In antiquity Numidia lay beyond the demarcation ditch, an undeveloped region that included eastern Algeria, southern Tunisia, and western Libya. Beyond Numidia there was little except scattered settlements. Indeed, although Roman settlements dotted Africa's Mediterranean coast from Morocco to Egypt, the only concentration of them was within the fossa regia: the heart of modern Tunisia and its economy.
"Because urbanization in northern Tunisia has always been more extensive, going back to ancient Carthage," Abdelbaki Hermassi explains, "sedentary life is older here, and tribal identity based on nomadism correspondingly weak. Thus the centralized state is more deeply embedded." Regimes in Algeria and Libya never succeeded in weakening tribal identities, so governments there have been feeble unless they resorted to cruelty. President Ben Ali—who, incidentally, occupies a palace overlooking the ruins of Carthage—must make a special effort to integrate Tunisia's south through road building, telephone lines, and the like. "In Roman times you could ignore the periphery," Hermassi says. "Today we need to draw in the shadow zone beyond Roman settlement that is within our borders."

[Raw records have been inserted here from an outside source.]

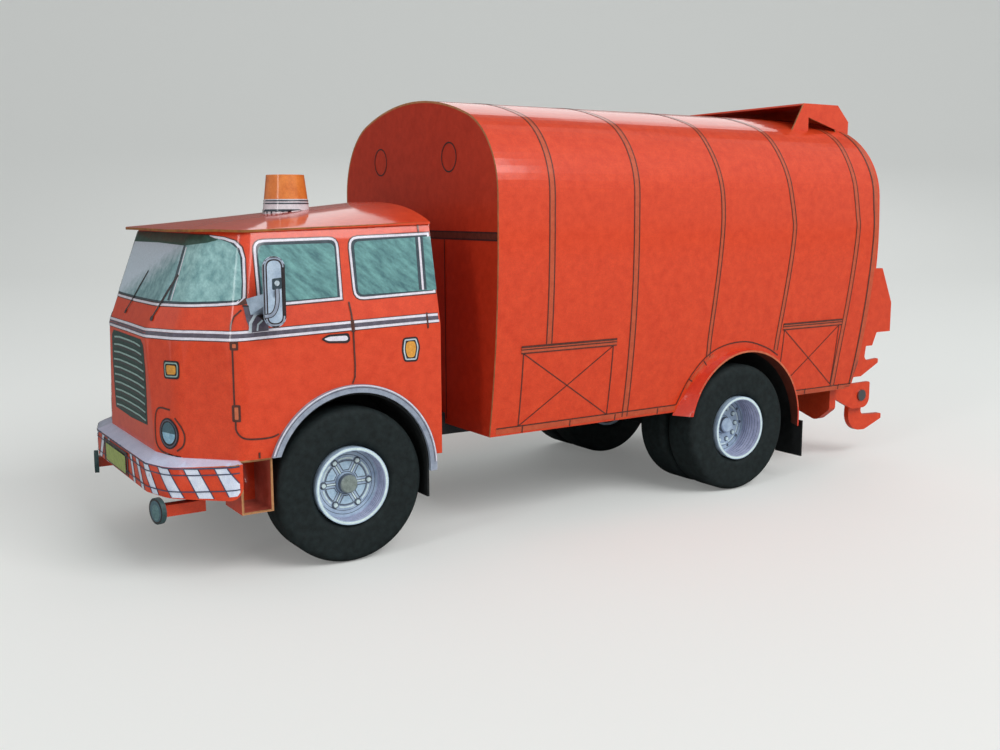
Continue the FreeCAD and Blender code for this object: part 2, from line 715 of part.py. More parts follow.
BUMPER_PLAN = (BUMPER_HALF, BUMPER_NOSE, BUMPER_KINK, BUMPER_BEND_X, BUMPER_BEND_Y,
               BUMPER_CORNER, BUMPER_RADIUS)
LEDGE_PLAN = (CAB_HALF - LEDGE_TUCK, FOOT_NOSE, FOOT_KINK, FOOT_BEND_X, FOOT_BEND_Y,
              BUMPER_END + LEDGE_TUCK, LEDGE_TUCK)


def bumper_block(inset):
    """Bumper filled: an upright face with a sloping top edge, and a ledge up to the cab."""
    def edge_level(x):
        share = (x - BUMPER_END) / (BUMPER_NOSE - BUMPER_END)
        return BUMPER_REAR_EDGE + (BUMPER_FRONT_EDGE - BUMPER_REAR_EDGE) * share - inset

    def wire(plan, level):
        return outline(plan_corners(plan, BUMPER_END, inset), lambda a, b: V(a, b, level(a)))

    foot = wire(BUMPER_PLAN, lambda x: BUMPER_BOTTOM - 2 * inset)
    edge = wire(BUMPER_PLAN, edge_level)
    top = wire(LEDGE_PLAN, lambda x: CAB_FOOT - inset)
    return fuse([Part.makeLoft([foot, edge], True, True), Part.makeLoft([edge, top], True, True)])


def front_bumper():
    inner_plan = plan_corners(FOOT_PLAN, -CAB_REAR, CARD)
    opening = flat_plate(inner_plan, BUMPER_BOTTOM - 1, CAB_FOOT + 1)
    bumper = bumper_block(0).cut(bumper_block(CARD)).cut(opening)
    side_view = [(BUMPER_END, CAB_FOOT, 0), (BUMPER_NOSE, CAB_FOOT, 0),
                 (BUMPER_NOSE, BUMPER_BOTTOM, 0), (BUMPER_END, BUMPER_BOTTOM, 3)]
    return bumper.common(upright_plate(side_view, -BUMPER_HALF, BUMPER_HALF))


def step_box():
    """Step of the left side: a card box that is open outwards."""
    outer_y = BUMPER_HALF - STEP_SET
    front_x = STEP_REAR + STEP_LENGTH
    outer = box(STEP_REAR, front_x, outer_y - STEP_DEPTH, outer_y, STEP_BOTTOM, CAB_FOOT)
    inner = box(STEP_REAR + CARD, front_x - CARD, outer_y - STEP_DEPTH + CARD, outer_y + 1,
                STEP_BOTTOM + CARD, CAB_FOOT - CARD)
    return outer.cut(inner)


def driving_lamp():
    """Disc of the left lamp, turned a little outwards."""
    lamp = bar_along(LAMP_RADIUS, LAMP_Y, LAMP_Z, LAMP_FACE - BOARD, LAMP_FACE)
    lamp.rotate(V(LAMP_FACE, LAMP_Y, LAMP_Z), V(0, 0, 1), LAMP_TURN)
    return lamp


def lamp_arm():
    """Box arm behind the left lamp, cut to the lamp's back, on a hanger under the floor."""
    root_x = LAMP_FACE - BOARD - LAMP_ARM_LENGTH
    size = LAMP_ARM_SIZE
    arm = box(root_x, LAMP_FACE - BOARD / 2, LAMP_Y - size / 2, LAMP_Y + size / 2,
              LAMP_Z - size / 2, LAMP_Z + size / 2).cut(driving_lamp())
    hanger = box(root_x, root_x + LAMP_HANGER, LAMP_Y - CARD, LAMP_Y + CARD, LAMP_Z, FRAME_TOP)
    return fuse([arm, hanger])


def mirror():
    half_x = MIRROR_WIDTH / 2
    half_z = MIRROR_HEIGHT / 2
    round_end = half_x * 0.95
    corners = [(MIRROR_X + a * half_x, MIRROR_Z + b * half_z, round_end)
               for a, b in ((1, 1), (-1, 1), (-1, -1), (1, -1))]
    plate = upright_plate(corners, MIRROR_Y, MIRROR_Y + CARD)
    root_x = MIRROR_X + MIRROR_ROOT_LENGTH
    root_z = MIRROR_Z - MIRROR_HEIGHT / 2 + MIRROR_ROOT_HEIGHT / 2
    root = [(root_x + a * MIRROR_ROOT_LENGTH / 2, root_z + b * MIRROR_ROOT_HEIGHT / 2, 0)
            for a, b in ((1, 1), (-1, 1), (-1, -1), (1, -1))]
    tip = [(MIRROR_X + a * MIRROR_TIP / 2, MIRROR_Z + (b - 1) * MIRROR_TIP / 2, 0)
           for a, b in ((1, 1), (-1, 1), (-1, -1), (1, -1))]
    arm = Part.makeLoft([outline(root, lambda a, b: V(a, EAVES_HALF, b)),
                         outline(tip, lambda a, b: V(a, MIRROR_Y, b))], True, True)
    return fuse([plate, arm.cut(OUTSIDE)])


keep("front_bumper", front_bumper())
keep("driving_lamps", both_sides(driving_lamp()))
keep("driving_lamp_arms", both_sides(lamp_arm()))
for side, place in SIDES:
    keep("step_box_" + side, place(step_box()))
    keep("mirror_" + side, place(mirror()))


# Load body: arched wrap, front and rear walls, floor

def body_wire(inset, x):
    """Closed section of the load body at x: bulged sides, round shoulders, crown."""
    crown_z = BODY_TOP - CROWN_RADIUS
    shoulder_y = BODY_HALF - SHOULDER_RADIUS
    shoulder_z = crown_z + math.sqrt((CROWN_RADIUS - SHOULDER_RADIUS) ** 2 - shoulder_y ** 2)
    half = BODY_HALF - inset
    bulge = SIDE_BULGE - inset
    join_angle = math.atan2(shoulder_z - crown_z, shoulder_y)

    def on_side(z):
        return V(x, half - bulge + math.sqrt(bulge ** 2 - (BULGE_START - z) ** 2), z)

    def on_shoulder(angle):
        radius = SHOULDER_RADIUS - inset
        return V(x, shoulder_y + radius * math.cos(angle), shoulder_z + radius * math.sin(angle))

    def flipped(point):
        return V(point.x, -point.y, point.z)

    foot = on_side(BODY_FOOT)
    side = [foot, on_side((BODY_FOOT + BULGE_START) / 2), on_side(BULGE_START)]
    shoulder = [on_shoulder(0), on_shoulder(join_angle / 2), on_shoulder(join_angle)]
    top = V(x, 0, BODY_TOP - inset)
    edges = [Part.makeLine(flipped(foot), foot), Part.Arc(*side).toShape(),
             Part.makeLine(side[2], shoulder[0]), Part.Arc(*shoulder).toShape(),
             Part.Arc(shoulder[2], top, flipped(shoulder[2])).toShape(),
             Part.Arc(*[flipped(p) for p in shoulder[::-1]]).toShape(),
             Part.makeLine(flipped(shoulder[0]), flipped(side[2])),
             Part.Arc(*[flipped(p) for p in side[::-1]]).toShape()]
    return Part.Wire(edges)


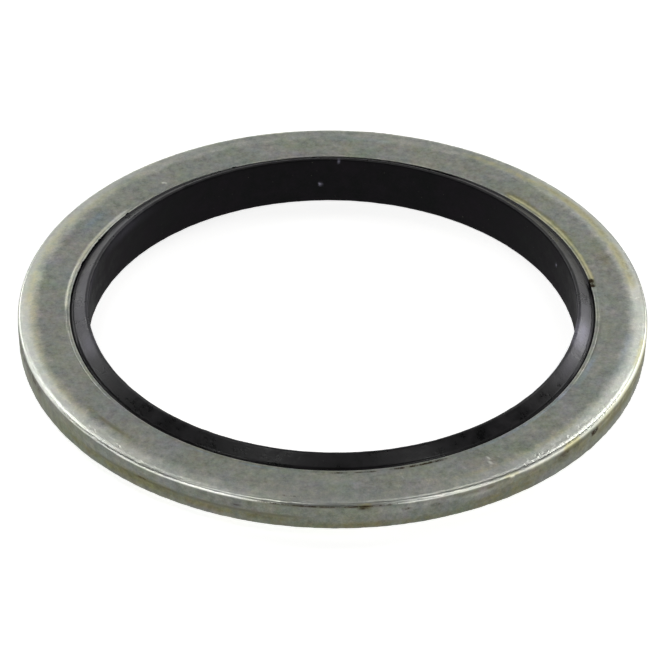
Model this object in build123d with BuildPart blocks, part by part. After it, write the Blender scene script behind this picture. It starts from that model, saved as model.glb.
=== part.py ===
"""Bonded sealing washer: a blanked steel ring with a rubber sealing lip moulded into its bore.

The origin lies on the bore axis in the plane of the lower lip, so the washer rests on z = 0.
+Z points to the face whose outer edge rolled over when the ring was blanked.
All lengths are millimetres.
"""

import os
from math import cos, radians, sin, tan

from build123d import *

os.makedirs("parts", exist_ok=True)

# Across, from the bore outwards
bore_diameter = 28.7  # inside the rubber lip, to pass a 28 mm thread
seal_width = 1.1  # rubber, from the bore out to the bond
ring_width = 3.05  # steel, from the bond out to the blanked edge

# Up
ring_thickness = 2.0
lip_stand = 0.55  # how far each unsqueezed lip stands above the steel

# Blanked outer edge, from the upper face down
roll_radius = 2.8  # shallow curve where the face starts to turn down
roll_angle = 19.0  # degrees turned through before the curve tightens
nose_radius = 0.22  # tight curve that runs on into the wall
sheared_band = 0.45  # height of the smooth upright wall
fracture_taper = 3.0  # degrees that the torn wall below it leans inwards
burr_radius = 0.18  # lower outer edge, rounded by tumbling

# Pierced bore
bore_roll_radius = 0.12  # lower edge, rolled over by the punch
bore_edge_radius = 0.04  # upper edge, left almost sharp

# Rubber seal, the same on both faces
seal_setback = 0.15  # from each steel face to where the rubber meets the bore
gutter_width = 0.23  # open channel between the steel edge and the foot of the lip
gutter_hollow = 0.07  # how far that channel's floor is dished
crest_width = 0.2  # flat ring on top of the lip
crest_edge_radius = 0.06

# Radii and heights that follow from those sizes; heights are taken from the middle of the ring
bore_radius = bore_diameter / 2
bond_radius = bore_radius + seal_width
ring_radius = bond_radius + ring_width
face_height = ring_thickness / 2
crest_height = face_height + lip_stand
roll_rise = sin(radians(roll_angle))
roll_width = roll_radius * roll_rise + nose_radius * (1 - roll_rise)
roll_depth = roll_radius - (roll_radius - nose_radius) * cos(radians(roll_angle))
fracture_height = ring_thickness - roll_depth - sheared_band
fracture_lean = fracture_height * tan(radians(fracture_taper))

# Both sections are drawn here: radius across, and height up from the middle of the ring.
section_plane = Plane(origin=(0, 0, crest_height), x_dir=(1, 0, 0), z_dir=(0, -1, 0))

# The steel ring is one revolved section. Going down its outer edge: the rolled-over corner, the
# upright band that the tool sheared smooth, and the torn wall that leans in to the lower face.
with BuildPart() as steel_ring:
    with BuildSketch(section_plane):
        with BuildLine():
            roll = JernArc((ring_radius - roll_width, face_height), (1, 0), roll_radius, -roll_angle)
            nose = JernArc(roll @ 1, roll % 1, nose_radius, roll_angle - 90)
            Polyline(
                nose @ 1,
                (ring_radius, fracture_height - face_height),
                (ring_radius - fracture_lean, -face_height),
                (bond_radius, -face_height),
                (bond_radius, face_height),
                roll @ 0,
            )
        make_face()
    revolve()
    bore_lower_edge, outer_lower_edge = steel_ring.edges().group_by(Axis.Z)[0].sort_by(SortBy.RADIUS)
    bore_upper_edge = steel_ring.edges().group_by(Axis.Z)[-1].sort_by(SortBy.RADIUS)[0]
    fillet(bore_upper_edge, bore_edge_radius)
    fillet(bore_lower_edge, bore_roll_radius)
    fillet(outer_lower_edge, burr_radius)
steel_ring.part.label = "steel_ring"

# The seal's section is drawn for the upper lip and mirrored. From the bond, a dished gutter runs
# in to the foot of the lip, level with the steel, and the flank climbs from there to the crest.
with BuildPart() as rubber_seal:
    with BuildSketch(section_plane):
        with BuildLine():
            gutter = SagittaArc(
                (bond_radius, face_height - seal_setback),
                (bond_radius - gutter_width, face_height),
                gutter_hollow,
            )
            Line((bond_radius, 0), gutter @ 0)
            Polyline(
                gutter @ 1,
                (bore_radius + crest_width, crest_height),
                (bore_radius, crest_height),
                (bore_radius, 0),
            )
            mirror(about=Plane.XZ)
        make_face()
    revolve()
    crest_edges = rubber_seal.edges().group_by(Axis.Z)[0] + rubber_seal.edges().group_by(Axis.Z)[-1]
    fillet(crest_edges, crest_edge_radius)
rubber_seal.part.label = "rubber_seal"

for piece in (steel_ring, rubber_seal):
    export_step(piece.part, f"parts/{piece.part.label}.step")
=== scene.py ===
"""Looks of a bonded sealing washer: a blanked, zinc plated steel ring with a rubber lip moulded in.

Lengths are millimetres until a finished mesh is scaled to metres. Azimuths are degrees about the
bore axis: 0 is +X, the right-hand side, 90 is +Y, the back, and 270 is the front.
"""

import math

import bmesh
import bpy
from mathutils import Matrix, Vector, noise


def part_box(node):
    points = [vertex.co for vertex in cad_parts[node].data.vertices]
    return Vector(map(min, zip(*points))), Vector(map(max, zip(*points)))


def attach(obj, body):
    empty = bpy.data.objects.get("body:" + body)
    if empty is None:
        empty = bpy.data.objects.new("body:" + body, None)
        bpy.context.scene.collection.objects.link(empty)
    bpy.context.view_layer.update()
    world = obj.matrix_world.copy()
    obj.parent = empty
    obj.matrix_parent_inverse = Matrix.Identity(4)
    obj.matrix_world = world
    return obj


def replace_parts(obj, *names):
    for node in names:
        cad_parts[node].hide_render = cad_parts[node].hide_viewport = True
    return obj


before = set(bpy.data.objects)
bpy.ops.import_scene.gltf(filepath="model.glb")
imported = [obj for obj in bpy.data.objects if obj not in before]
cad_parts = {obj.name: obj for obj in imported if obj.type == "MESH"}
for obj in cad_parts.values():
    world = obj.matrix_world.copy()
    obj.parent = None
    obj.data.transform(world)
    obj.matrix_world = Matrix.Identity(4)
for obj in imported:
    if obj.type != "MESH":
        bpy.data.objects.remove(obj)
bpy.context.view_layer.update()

MM = 0.001
CENTRE = Vector((0, 0, 0))


# ---------------------------------------------------------------- sizes

steel_low, steel_high = (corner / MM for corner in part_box("steel_ring"))
seal_low, seal_high = (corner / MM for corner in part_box("rubber_seal"))

ring_radius = -steel_low.x
bond_radius = -seal_low.x
bore_radius = 14.35
face_top = steel_high.z
face_bottom = steel_low.z
middle = (seal_low.z + seal_high.z) / 2

roll_drop = 0.1526  # how far the blanking die drew the edge down
roll_slope = 8.6  # degrees, over most of the drawn-down band
entry_bend = 4.5  # radius where the face turns into that slope
exit_bend = 0.9  # and where the slope turns into the nose
roll_angle = 19.0
nose_radius = 0.22
sheared_band = 0.45
fracture_taper = 3.0
burr_radius = 0.18
bore_roll = 0.12
bore_edge = 0.04
shutoff_radius = 15.69  # where the mould pinched the steel face
roll_from = 17.6  # the part of the rim that tumbling scuffs starts here
nose_from = 18.2  # past this radius the surface is nose or wall
wall_from = 18.38  # and past this one it can carry the wall's stains
film_rise = 0.004  # how far the underside of the flash stands off the steel
film_thickness = 0.02


# ---------------------------------------------------------------- drawing a section


def run_to(bm, tip, r, z, parts):
    """Draws a straight line from the pen's tip, cut into equal parts, and returns the new tip."""
    start = tip.co.copy()
    for step in range(1, parts + 1):
        tip = bmesh.ops.extrude_vert_indiv(bm, verts=[tip])["verts"][0]
        tip.co = start.lerp((r, 0, z), step / parts)
    return tip


def turn(bm, tip, r, z, degrees, parts):
    """Swings the pen's tip about the centre (r, z) and returns the new tip."""
    swept = bmesh.ops.spin(
        bm, geom=[tip], cent=(r, 0, z), axis=(0, 1, 0), angle=math.radians(degrees), steps=parts
    )
    return next(item for item in swept["geom_last"] if isinstance(item, bmesh.types.BMVert))


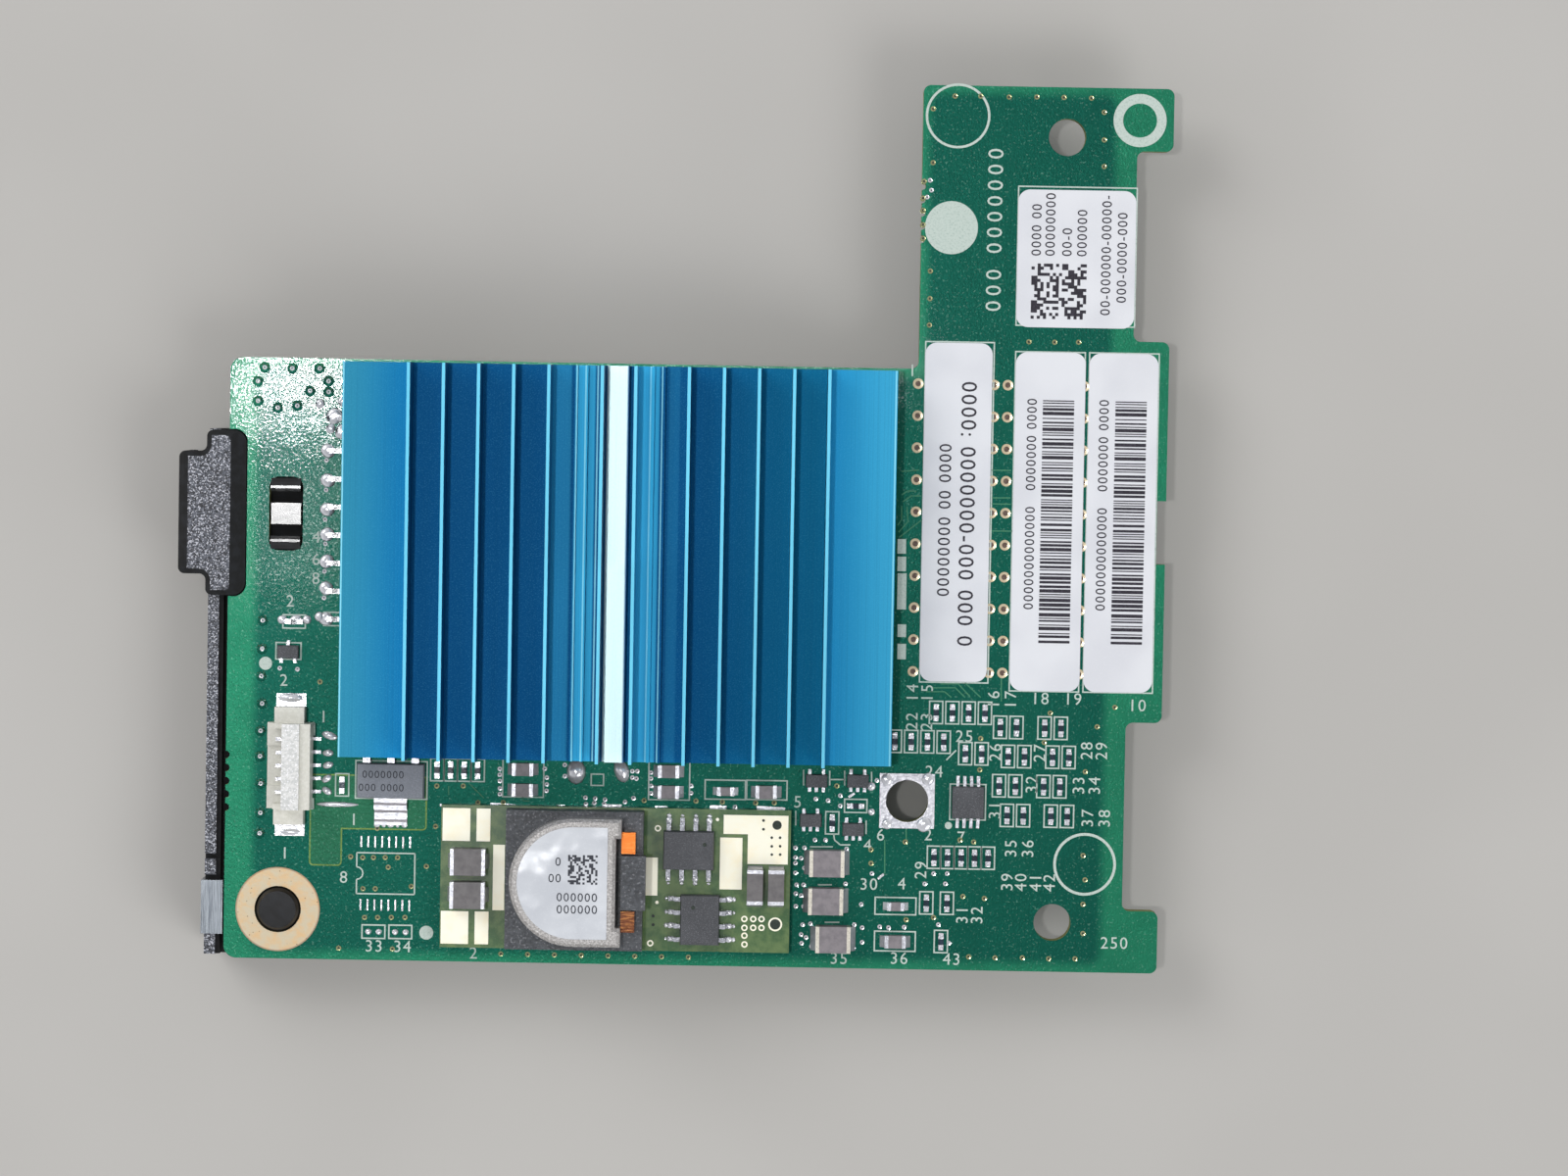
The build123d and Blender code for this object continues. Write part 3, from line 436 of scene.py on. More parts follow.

Just as the settled farmers of Carthage and Roman "Africa" were constantly threatened by the semi-nomadic pastoralists of Numidia, Tunisians today feel threatened by the instability all around them. Thus they put great store by the fact that in 1995 Tunisia became the first Arab country to sign an association agreement with the European Union. For Tunisians the future leads, as it has since antiquity, to Rome.